Galileo: “Eppur si muove” = “And yet it moves”
Most NGO commissioners make drawing up a list of recommendations compulsory. Although there is a discussion within the evaluation community about evaluators’ competence to do precisely that, many issues found in this type of evaluation have organisational; not content; origins. The corresponding recommendations are rarely rocket science and could be formulated by most people with basic organisational insights or a bit of public service or governance experience. Where content is concerned, many evaluators are selected because of their thematic experience and expertise, so it is not necessarily wrong to make suggestions.

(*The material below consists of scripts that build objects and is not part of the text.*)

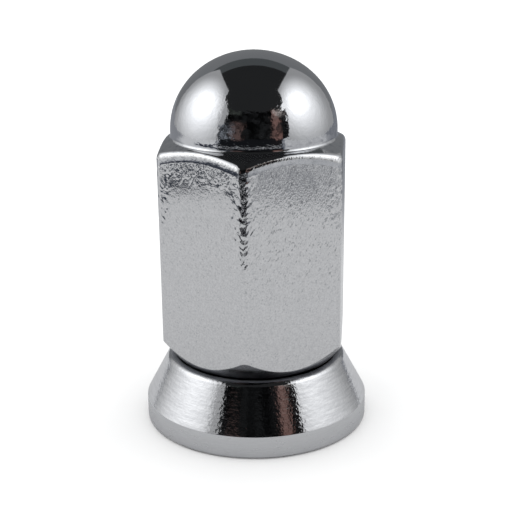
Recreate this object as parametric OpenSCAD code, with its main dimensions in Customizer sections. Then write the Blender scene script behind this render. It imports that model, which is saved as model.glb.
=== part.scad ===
// Closed-end (acorn) wheel nut in two pieces: a domed hexagon nut body, and a
// conical seat washer that is held on the nut's skirt and turns freely on it.
// Millimetres. +Z runs up the nut's axis, towards the dome. The origin is the
// centre of the washer's flat bottom face. A hexagon corner points along -Y.

/* [Hexagon] */
// Width across the flats of the hexagon
hex_af = 21; // [19:0.1:23]
// Radius of the rounded vertical edges of the hexagon
hex_edge_r = 1.2; // [0.8:0.1:1.6]
// Height of the middle of a flat's lower edge
hex_z0 = 9.2; // [9.1:0.05:9.35]
// Height of the middle of a flat's upper edge
hex_z1 = 34.45; // [30:0.05:35]
// Angle of the turned chamfer at the top of the hexagon, from the horizontal
chamfer_top = 27; // [20:1:35]
// Angle of the turned chamfer that is the nut's seat, from the horizontal
chamfer_bottom = 52; // [48:1:56]

/* [Dome] */
// Radius of the dome where it meets the shoulder
dome_r = 9.7; // [9:0.05:9.8]
// Height of the dome from its widest circle to its top
dome_h = 9; // [8.5:0.1:9.4]
// Height of the dome's widest circle
dome_z = 35.6; // [35.5:0.05:36]
// Radius of the hollow fillet round the foot of the dome
dome_fillet = 0.4; // [0.3:0.05:0.5]

/* [Thread] */
// Nominal diameter of the stud thread
thread_d = 14; // [12:1:14]
// Pitch of the stud thread
thread_pitch = 1.5; // [1.25:0.25:1.5]
// Height at which the blind bore's straight wall ends
bore_top = 31; // [26:0.5:32]
// Included angle of the drill point at the end of the bore
drill_angle = 118; // [90:1:130]
// Depth of the plain lead-in at the mouth of the bore
lead_in = 1.2; // [0.8:0.1:1.6]

/* [Skirt] */
// Outer radius of the skirt that the washer turns on
skirt_r = 8.25; // [8.1:0.05:8.3]
// Height of the skirt's lower end above the washer's bottom face
skirt_z0 = 0.6; // [0.4:0.1:0.8]
// Outer radius of the rolled lip that keeps the washer on
lip_r = 8.95; // [8.8:0.05:9.1]

/* [Washer] */
// Outer radius of the washer's rim
washer_r = 13.5; // [13:0.1:14]
// Height of the washer's upright rim
rim_h = 2.75; // [2:0.05:3.5]
// Overall height of the washer
washer_h = 8.2; // [8:0.05:8.4]
// Radius at which the washer's cone line meets the height of its top
washer_top_r = 10.57; // [10.55:0.01:10.7]
// Radius of the rounding between the washer's cone and its flat top
shoulder_r = 1; // [0.6:0.05:1]
// Radial running clearance between the skirt and the washer
clearance = 0.2; // [0.1:0.05:0.3]
// Radial gap between the nut's conical seat and the washer's
seat_gap = 0.14; // [0.1:0.02:0.2]

/* [Hidden] */
$fn = 128;
minor_r = thread_d / 2 - 0.5413 * thread_pitch;     // wall of the tapping bore
bore_r = skirt_r + clearance;                       // bore of the washer
nut_z0 = washer_h;                                  // turned below, hexagonal above
seat_r1 = hex_af / 2 - (hex_z0 - washer_h) / tan(chamfer_bottom) + seat_gap;   // mouth of the washer's seat

// Points of an arc about (cx, cy), from angle a0 to a1, in n steps.
function arc(cx, cy, r, a0, a1, n = 8) =
    [for (i = [0:n]) let (a = a0 + (a1 - a0) * i / n) [cx + r * cos(a), cy + r * sin(a)]];

// Upper chamfer line and lower chamfer line, as heights at a radius.
function top_z(r) = hex_z1 - (r - hex_af / 2) * tan(chamfer_top);
function bottom_z(r) = hex_z0 + (r - hex_af / 2) * tan(chamfer_bottom);

// Quarter of the dome's outline, from its widest circle to its top.
function dome_line(n = 40) =
    [for (i = [0:n]) let (a = 90 * i / n) [dome_r * cos(a), dome_z + dome_h * sin(a)]];

// Hexagonal bar with rounded edges, a corner along -Y.
module hex_bar(z0, z1) {
    translate([0, 0, z0])
        linear_extrude(z1 - z0)
            hex_outline();
}

// Outline of the hexagon, with a small tangent arc at each corner.
module hex_outline(n = 6) {
    r_in = hex_af / 2 - hex_edge_r;
    polygon([for (k = [0:5], i = [0:n]) let (c = 30 + 60 * k, a = c - 30 + 60 * i / n)
        [r_in / cos(30) * cos(c) + hex_edge_r * cos(a), r_in / cos(30) * sin(c) + hex_edge_r * sin(a)]]);
}

// Envelope turned on the bar: the lower chamfer is the seat, and runs in to the
// skirt; then the upper chamfer, the shoulder and the dome.
module turned_envelope() {
    big = hex_af * 0.62;
    neck = dome_r + dome_fillet;
    foot_z = top_z(neck);
    rotate_extrude()
        polygon(concat(
            [[0, skirt_z0 + 2.4], [skirt_r, skirt_z0 + 2.4]],
            [[skirt_r, bottom_z(skirt_r)], [big, bottom_z(big)], [big, top_z(big)]],
            [[neck + 0.25, top_z(neck + 0.25)]],
            arc(neck, foot_z + 0.1 + dome_fillet, dome_fillet, 270, 180),
            dome_line()
        ));
}

// Skirt below the seat, with the rolled lip at its end.
module skirt() {
    lip_z = skirt_z0 + 1.0;
    rotate_extrude()
        polygon(concat(
            [[0, skirt_z0]],
            arc(lip_r - 0.35, skirt_z0 + 0.35, 0.35, -90, 0),
            [[lip_r, lip_z - 0.2], [skirt_r + 0.12, lip_z + 0.55]],
            [[skirt_r, lip_z + 0.75], [skirt_r, skirt_z0 + 3], [0, skirt_z0 + 3]]
        ));
}

// Blind tapping bore with its drill point and plain lead-in.
module stud_bore() {
    cylinder(r = minor_r, h = bore_top);
    translate([0, 0, bore_top])
        cylinder(r1 = minor_r, r2 = 0, h = minor_r / tan(drill_angle / 2));
    translate([0, 0, skirt_z0 - 1])
        cylinder(r = thread_d / 2 + 0.2, h = 1 + lead_in);
    translate([0, 0, skirt_z0 + lead_in])
        cylinder(r1 = thread_d / 2 + 0.2, r2 = minor_r, h = thread_d / 2 + 0.2 - minor_r);
}

module nut_body() {
    color("silver")
        difference() {
            union() {
                intersection() {
                    turned_envelope();
                    union() {
                        hex_bar(nut_z0 - 0.01, hex_z1 + 0.01);
                        translate([0, 0, hex_z1]) cylinder(r = hex_af, h = 20);
                        cylinder(r = hex_af / 2, h = nut_z0);
                    }
                }
                skirt();
            }
            stud_bore();
        }
}

module swivel_washer() {
    color("gainsboro")
        rotate_extrude()
            polygon(concat(
                // relief under the washer, which the lip of the skirt sits in
                [[lip_r + 0.55, 0]],
                arc(washer_r - 0.35, 0.35, 0.35, -90, 0, 6),
                [[washer_r, rim_h - 0.12], [washer_r - 0.08, rim_h]],
                washer_shoulder(),
                // seat, parallel to the nut's chamfer, then the bore
                [[seat_r1, washer_h], [bore_r, bottom_z(bore_r - seat_gap)], [bore_r, skirt_z0 + 2.3]],
                [[lip_r + 0.55, skirt_z0 + 1.25]]
            ));
}

// Rounded shoulder from the washer's cone to its flat top.
function washer_shoulder(n = 8) =
    let (dx = washer_r - 0.08 - washer_top_r, dz = washer_h - rim_h, a = atan2(dx, dz),
         cx = washer_top_r - shoulder_r * tan((90 - a) / 2), cz = washer_h - shoulder_r)
    [for (i = [0:n]) let (t = a + (90 - a) * i / n) [cx + shoulder_r * cos(t), cz + shoulder_r * sin(t)]];

nut_body();
swivel_washer();
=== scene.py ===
"""Looks of the closed-end wheel nut and its swivel washer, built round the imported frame.

Lengths in the shape functions are millimetres; meshes are made in metres.
"""

import math

import bpy
from mathutils import Matrix, Vector


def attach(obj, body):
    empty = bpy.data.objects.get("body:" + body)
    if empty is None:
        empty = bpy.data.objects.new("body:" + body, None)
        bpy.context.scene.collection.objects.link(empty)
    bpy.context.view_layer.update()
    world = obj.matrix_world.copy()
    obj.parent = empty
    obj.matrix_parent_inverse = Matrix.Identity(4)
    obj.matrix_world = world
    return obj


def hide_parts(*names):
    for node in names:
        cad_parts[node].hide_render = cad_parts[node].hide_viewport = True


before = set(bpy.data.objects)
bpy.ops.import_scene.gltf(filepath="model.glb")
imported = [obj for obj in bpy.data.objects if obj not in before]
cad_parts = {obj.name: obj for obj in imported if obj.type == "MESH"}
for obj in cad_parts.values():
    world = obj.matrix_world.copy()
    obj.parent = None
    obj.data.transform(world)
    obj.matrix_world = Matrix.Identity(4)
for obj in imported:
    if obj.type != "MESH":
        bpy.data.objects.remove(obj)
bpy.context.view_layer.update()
MM = 0.001
scene = bpy.context.scene

# ---------------------------------------------------------------- dimensions, mm
AF = 21.0  # across the flats
EDGE_R = 1.2  # vertical edge rounding
HEX_Z0, HEX_Z1 = 9.2, 34.45  # mid-flat heights of the chamfer lines
TOP_A, BOT_A = math.radians(27), math.radians(52)
DOME_R, DOME_H, DOME_Z = 9.7, 9.0, 35.6
FOOT_R = 0.4
MINOR, MAJOR, PITCH = 6.188, 7.0, 1.5
BORE_TOP, LEAD = 31.0, 7.2
SKIRT_R, SKIRT_Z0, LIP_R = 8.25, 0.6, 8.95
RIM_R, RIM_H, WASHER_H = 13.5, 2.75, 8.2
TAU = 2 * math.pi


def arc(cx, cy, r, a0, a1, n):
    """n + 1 points of an arc, angles in degrees."""
    out = []
    for i in range(n + 1):
        a = math.radians(a0 + (a1 - a0) * i / n)
        out.append((cx + r * math.cos(a), cy + r * math.sin(a)))
    return out


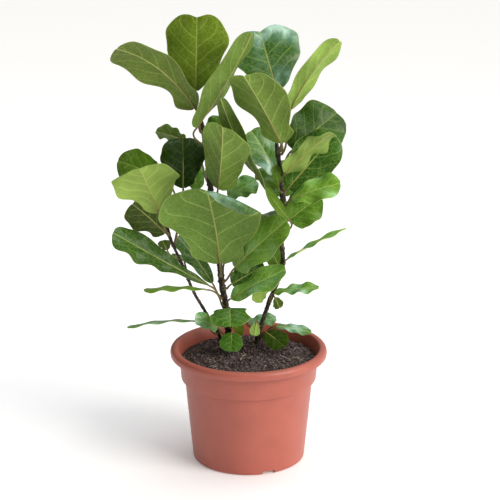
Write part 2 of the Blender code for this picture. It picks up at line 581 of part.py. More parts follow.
def build_pot():
    pot = add_object("pot", *lathe(pot_profile(), POT_SIDES), (0.0, 0.0, 0.0),
                     finish("terracotta_plastic", (0.47, 0.13, 0.09), 0.42), crease_deg=28)
    notches = [foot_notch(FIRST_NOTCH_DEG + 360 * place / FOOT_NOTCHES) for place in range(FOOT_NOTCHES)]
    circle = (PAD_RADIUS + CHANNEL_OUTER_RADIUS) / 2
    drains = []
    for place in range(DRAIN_HOLES):
        angle = math.radians(FIRST_NOTCH_DEG + 360 * (place + 0.5) / DRAIN_HOLES)
        drains.append(post(circle * math.cos(angle), circle * math.sin(angle), CHANNEL_DEPTH - 2 * MM,
                           FLOOR_TOP + 2 * MM, DRAIN_RADIUS, 12))
    add_cutter(pot, "foot_notches_and_drains", *joined(notches + drains))
    return pot


def build_soil(pot):
    soil = add_object("soil", *soil_mesh(), (0.0, 0.0, FLOOR_TOP), finish("potting_mix", (0.035, 0.026, 0.02), 0.95),
                      parent=pot)
    holes = []
    for stem in STEMS.values():
        x, y, z = np.array(stem.points[0]) * MM
        holes.append(post(x, y, z - STEM_BURIED - 0.5 * MM, z + 10 * MM, stem.radius * MM + HOLE_CLEARANCE, 12))
    add_cutter(soil, "stem_holes", *joined(holes))
    return soil


def build_stem(name, soil):
    return add_object("stem_" + name, *skin(stem_rings(name)), np.array(STEMS[name].points[0]) * MM,
                      finish("bark_" + name, (0.05, 0.032, 0.022), 0.8), parent=soil)


def build_leaf(name, one, stem):
    mature, young = np.array((0.05, 0.16, 0.02)), np.array((0.20, 0.34, 0.05))
    colour = young + (mature - young) * one.age
    rings = leaf_rings(one)
    return add_object("leaf_" + name, *skin(rings), rings[0].mean(axis=0), finish("leaf_" + name, colour, 0.38),
                      crease_deg=50, parent=stem)


def main():
    for old in list(bpy.data.objects):
        bpy.data.objects.remove(old, do_unlink=True)
    soil = build_soil(build_pot())
    stems = {name: build_stem(name, soil) for name in STEMS}
    for name, one in LEAVES.items():
        build_leaf(name, one, stems[one.stem])


main()
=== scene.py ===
"""Looks of a potted fiddle leaf fig: broad veined leaves on three woody stems, in potting mix in a moulded
nursery pot. Everything is in metres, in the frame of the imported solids, +Z up."""

import json
import math
from typing import NamedTuple

import bpy
import numpy as np
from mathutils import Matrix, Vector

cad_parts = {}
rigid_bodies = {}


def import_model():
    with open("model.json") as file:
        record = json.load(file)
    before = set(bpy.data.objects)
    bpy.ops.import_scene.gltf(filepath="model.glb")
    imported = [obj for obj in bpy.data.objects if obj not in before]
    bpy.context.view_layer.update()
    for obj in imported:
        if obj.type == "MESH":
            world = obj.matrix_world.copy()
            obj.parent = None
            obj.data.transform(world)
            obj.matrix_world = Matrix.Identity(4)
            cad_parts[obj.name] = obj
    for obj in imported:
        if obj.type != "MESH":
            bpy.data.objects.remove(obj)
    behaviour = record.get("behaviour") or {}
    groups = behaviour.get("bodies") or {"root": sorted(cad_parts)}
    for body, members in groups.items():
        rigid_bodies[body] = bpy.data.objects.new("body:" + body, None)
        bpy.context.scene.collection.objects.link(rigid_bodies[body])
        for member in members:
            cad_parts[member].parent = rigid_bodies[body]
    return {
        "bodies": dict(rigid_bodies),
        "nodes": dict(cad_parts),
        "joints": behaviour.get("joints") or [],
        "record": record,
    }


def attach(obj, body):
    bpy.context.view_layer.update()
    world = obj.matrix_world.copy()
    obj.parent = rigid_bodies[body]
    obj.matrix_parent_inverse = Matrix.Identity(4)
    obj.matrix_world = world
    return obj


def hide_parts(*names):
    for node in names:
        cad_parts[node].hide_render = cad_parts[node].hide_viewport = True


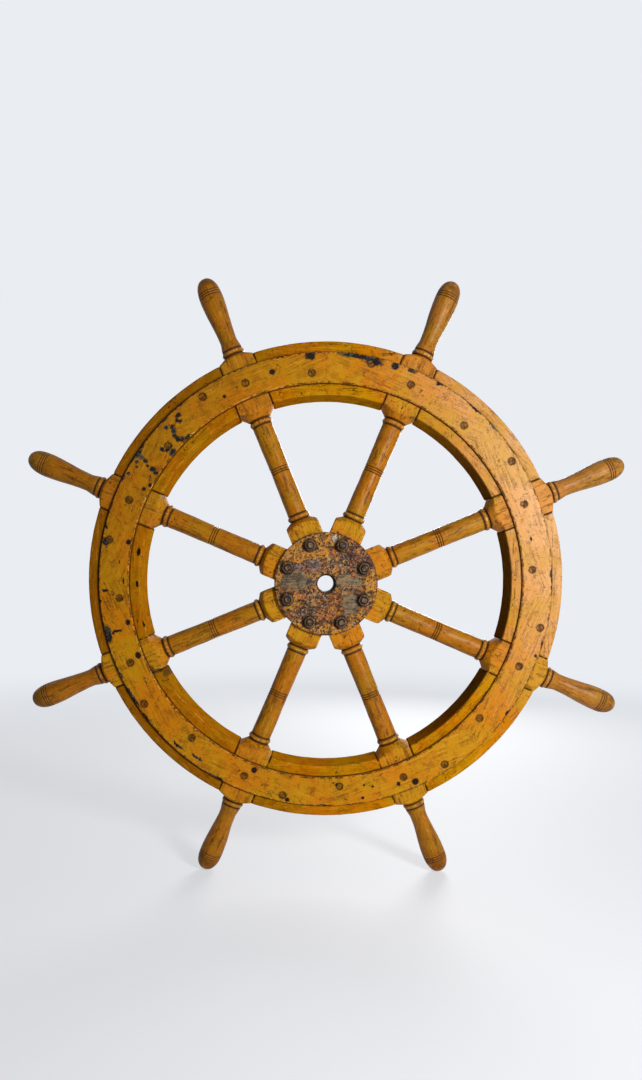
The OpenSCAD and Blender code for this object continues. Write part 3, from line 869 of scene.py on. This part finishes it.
REAR_CHIPS = [(angle + REAR_TURN, *rest) for angle, *rest in EDGE_CHIPS]
SCREW_PLACES = [(0, RIM_MIDDLE), (11.5, FACING_OUTER - 13), (-18, FACING_INNER + 18)]
SCREW_HEAD_R = 5.5
print(len(EDGE_CHIPS) + len(FACE_CHIPS), "chips and", len(NAIL_HOLES), "nail holes")


# %% The facings' paint
def facing_paint(face, number, chips, holes, small_chips=()):
    centre = spoke_angle(number)
    finish = Finish(f"{face}_facing_paint_{number}", centre, number + 2 * SPOKES)
    radius = finish.radius
    chipped = 0.0
    if here_chips := near_angle(centre, chips):
        chipped = marks(finish, here_chips, 9, 7, soft=0.3)
    if here_small := near_angle(centre, small_chips):
        chipped = marks(finish, here_small, 5, 4, soft=0.4, size_share=0.84).most(chipped)
    heads = [(math.radians(turn) * RIM_MIDDLE, r, 1, 1) for turn, r in SCREW_PLACES]
    screws = nearest_spot(finish, along_rim(finish), heads)
    # Painted shade in the recess round each screw head, broken up by noise.
    rings = screws.near(SCREW_HEAD_R + 0.4, 3.6) * finish.cloud(5, shift=19.0).ramp(0.32, 0.44)
    stain = screws.ramp(SCREW_HEAD_R + 5, SCREW_HEAD_R) * finish.cloud(6, shift=15.0).ramp(0.45, 0.6)
    height = abs(finish.w)
    wall = radius.ramp(FACING_INNER + 2.5, FACING_INNER + 1)
    wall = wall.most(radius.ramp(FACING_OUTER - 2.5, FACING_OUTER - 1))
    # Grime and painted shade at the foot of the facing's walls, where they meet the ledge.
    foot = height.ramp(HALF_CORE + 3, HALF_CORE + 1) * wall
    # The facing's edges: dark knocks, and pale wear that is partly a painted highlight.
    edge = radius.near(FACING_INNER + 1, 3).most(radius.near(FACING_OUTER - 1, 3))
    edge = edge * on_face(height, FACE_Y)
    outermost = radius.ramp(FACING_OUTER - 3.4, FACING_OUTER - 1.2) * 0.75
    knocked = edge.most(outermost) * finish.cloud(8, detail=4.0, roughness=0.7, shift=14.0).ramp(0.49, 0.56)
    grime_and_shade = (foot * 0.9).most(knocked * 0.85).most(rings * 0.92).most(stain * 0.4)
    if here_holes := near_angle(centre, holes):
        stain_and_shadow_halo = marks(finish, here_holes, 7, 5, soft=0.6) * 0.45
        grime_and_shade = grime_and_shade.most(marks(finish, here_holes, 5, 2)).most(stain_and_shadow_halo)
    return painted_wood(finish, (1, 18, 1), grime_and_shade, chipped, edge * 0.6)


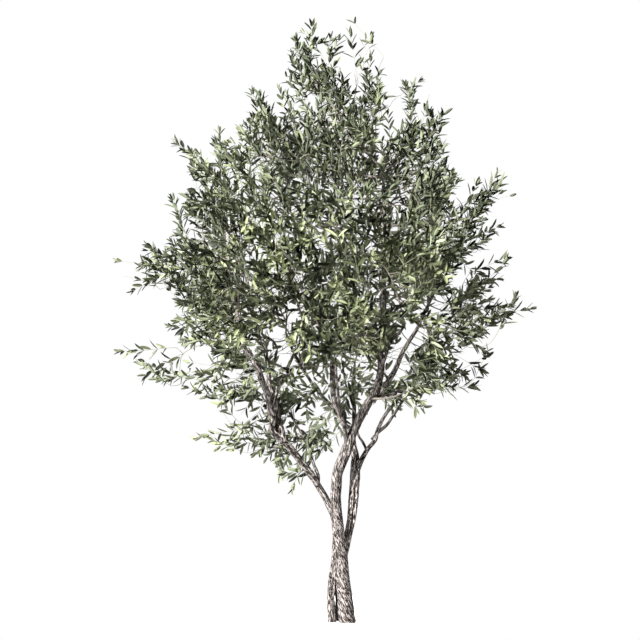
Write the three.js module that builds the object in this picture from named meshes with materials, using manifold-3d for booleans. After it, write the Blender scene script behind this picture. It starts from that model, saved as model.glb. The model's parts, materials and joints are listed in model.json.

They often look like this:
Project/ programme governance
- limit the number of different bodies and make remit/ decision making power explicit;
- have real progress reports;
- have real meetings with a real agenda, real documents, real minutes, real decisions, and real follow-up;
Project/ programme management
- review and streamline/ rationalise structure to reflect strategy and work programme;
- give project/ programme leaders real decision making and budgetary authority;
- have real progress meetings with a real agenda, real minutes, real decisions, and real follow-up;
- implement what you decide, but monitor if it makes sense;
- consult staff on recommendations/ have learning sessions;
- draft implementation plan for recommendations;
- carry them out;
Processes and Procedures
- get staff agreement on them;
- commit them to paper;
- stick to them – but not rigidly;
Obviously, if we don’t get organisational structure and functioning, programme or project design, implementation, monitoring, evaluation, and learning right, there is scant hope for the longer-term sustainability of the results that we should all be aiming for.